Hospice funding challenges

I don't think people realize what a difficult time hospices are going through. It blew my mind when I learned that it costs £56,000 pounds a day to run Dorothy House. And what became so apparent, and I think the reason it was so easy to raise such a large amount of money in such a short amount of time, is there is nobody on my Instagram feed or that I work with, or anybody in this area who hasn't had a loved one who's been supported by Dorothy House.

People absolutely adore this charity and I think it's a comfort for everybody that you guys are here. People seemed happy to have an opportunity to donate to Dorothy House in memory of somebody that they love that's been cared for here.

Embracing mortality

I think it's been a really positive experience actually. It's like, oh my God, I need to really prioritise, making every day count. Then I think, but everyone's in the same boat because you never know if the world is going to end tomorrow and it doesn't. Whether you've got a terminal illness or not, it's a bit of a leveller. And sometimes it's a bit of a struggle. I feel like I've lost the plot.

I've had conversations with friends thinking about where I would want to die. Of course Dorothy House is a real part of that. I'd probably happily die on the boat, but my mum wouldn't be able to come. She'd just be so seasick it's not really a possibility.

When you have children, they will remember how and where you died. And to have somewhere that is a beautiful, neutral place like this where there are no other associations. If I was to die on the boat, then I would worry that that would tarnish the girl's memory of the boat.
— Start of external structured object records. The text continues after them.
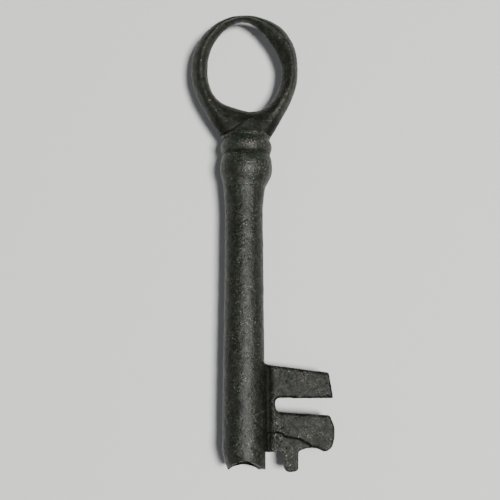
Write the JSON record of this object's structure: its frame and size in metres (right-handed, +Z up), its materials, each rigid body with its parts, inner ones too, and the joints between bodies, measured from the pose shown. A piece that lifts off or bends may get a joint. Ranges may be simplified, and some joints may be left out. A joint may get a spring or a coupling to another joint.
{
  "type": "bronze key",
  "caption": "Old bronze key with an open ring bow, a turned knop and collar, a hollow stem and a flat cleft bit with a prong.",
  "frame": {"origin": "middle of the underside of the whole key, where it lies on its side on a table; the stem's axis is parallel to Y, 3.6 mm to the -X side of the origin and 5.8 mm above the table", "axes": "+Y along the stem from its hollow tip to the bow, +X from the stem out along the bit, +Z up from the table through the key's thickness"},
  "size_m": [0.0312, 0.1014, 0.0116],
  "materials": {
    "bow_bronze": "old bronze, dark olive patina, satin where worn",
    "bead_bronze": "old bronze, green-brown patina, rubbed bright on the full of the knop",
    "stem_bronze": "old bronze, dark patina with fine pitting and long scratches",
    "bit_bronze": "old bronze, grey-brown patina, pitted and partly flaked"
  },
  "bodies": {
    "root": {"bow": "bow_bronze", "neck": "bead_bronze", "collar": "bead_bronze", "knop": "bead_bronze", "stem": "stem_bronze", "bit": "bit_bronze"}
  },
  "joints": []
}
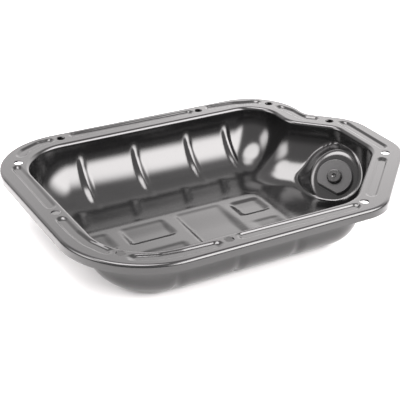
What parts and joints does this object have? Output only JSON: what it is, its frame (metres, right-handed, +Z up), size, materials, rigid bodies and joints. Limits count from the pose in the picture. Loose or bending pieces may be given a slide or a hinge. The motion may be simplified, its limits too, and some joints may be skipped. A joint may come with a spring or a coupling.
{
  "type": "engine oil pan",
  "caption": "Shallow pressed-steel oil pan: flat bolting flange with sealant grooves and turned-down skirt, ribbed bowl with patterned floor, and a screw-in drain plug.",
  "frame": {"origin": "on the surface that the pan stands on, under the middle of its outline", "axes": "+Z up out of the bowl, +X along the pan towards the drain end, +Y towards the long straight side with the ribs"},
  "size_m": [0.3, 0.229, 0.045],
  "materials": {
    "pan_coat": "semi-gloss black electro-coat on pressed sheet steel",
    "nut_coat": "semi-gloss black electro-coat on a machined steel plate",
    "washer_metal": "plain crush washer",
    "plug_steel": "dark passivated steel with cut threads"
  },
  "bodies": {
    "root": {"pan_shell": "pan_coat", "drain_nut": "nut_coat"},
    "washer": {"drain_washer": "washer_metal"},
    "plug": {"drain_plug": "plug_steel"}
  },
  "joints": [
    {"name": "washer_draw", "type": "slide", "parent": "root", "child": "washer", "axis": [0.5693, 0.5126, -0.6428], "range_m": [0, 0.00694]},
    {"name": "plug_turn", "type": "hinge", "parent": "washer", "child": "plug", "pos_m": [0.10584, -0.01232, 0.01466], "axis": [0.5693, 0.5126, -0.6428], "range_deg": [0, 2000]}
  ],
  "couplings": [
    {"joint": "plug_turn", "follows": "washer_draw", "rad_per_m": 5026.5}
  ]
}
But to know that somewhere like this is here, is really comforting because it's set up to be that that that special, beautiful place. And to make dying as pleasant as it can be. Because I think it can be pleasant. I think you could be ready if you think about it and I think I feel prepared. I think I've had long enough. I was almost prepared the first time I was told I was going to die. This time I think I'm mentally very ready, but I feel like my body is nowhere near dying yet. When it does happen, I'll be ready. But in the meantime, I'm going to try and keep as fit as I can and do as much as I can to make sure that places like Dorothy House get the funding that they need.

I have this analogy that I think I always do life at a sprint, and I feel as though someone's told me that there's a cliff edge coming and you can't really fight that the cliff edge is there, but either you can slow down to a walk and it takes a bit longer to get there, but you're still going to drop off the cliff for a walk. I think I would rather just keep sprinting, and if I'm going off the edge, I'm going to go a sprint and that's the decision that I've made and I'm happy with that. I feel like I'll always be confident in that decision right to the end, because to me it's about quality, not quantity.

I’ve felt grief about the diagnosis. And when I've got bad news, I felt in a state of grief. But it's a temporary state. And then you go into mourning; I have mourned as part of coming to terms with dying, though I'm usually a very optimistic person. I find it quite difficult to go through in my head ‘what if I'm not here for that situation in the future’, but I almost intentionally try to think about those things. I might not be here for my children's weddings. But I find it useful to think about it because if that's the situation, I don't want to get to the end of my life and then suddenly have to rush through all these thoughts and feel like I'm not ready. I would rather prepare myself and prepare them for the fact that I might not be there, but I have every faith that they will be okay without me.

I've grieved for the situation and I've grieved the peace of mind. I think once you have a diagnosis of cancer, you never really relax ever again, it's always in the back of your mind. So even when you're having a happy moment, it kind of hangs over you. It's almost like a friend that's always by. You can think, you can make friends with grief and your situation and almost lean into it, rather than feeling in denial of it.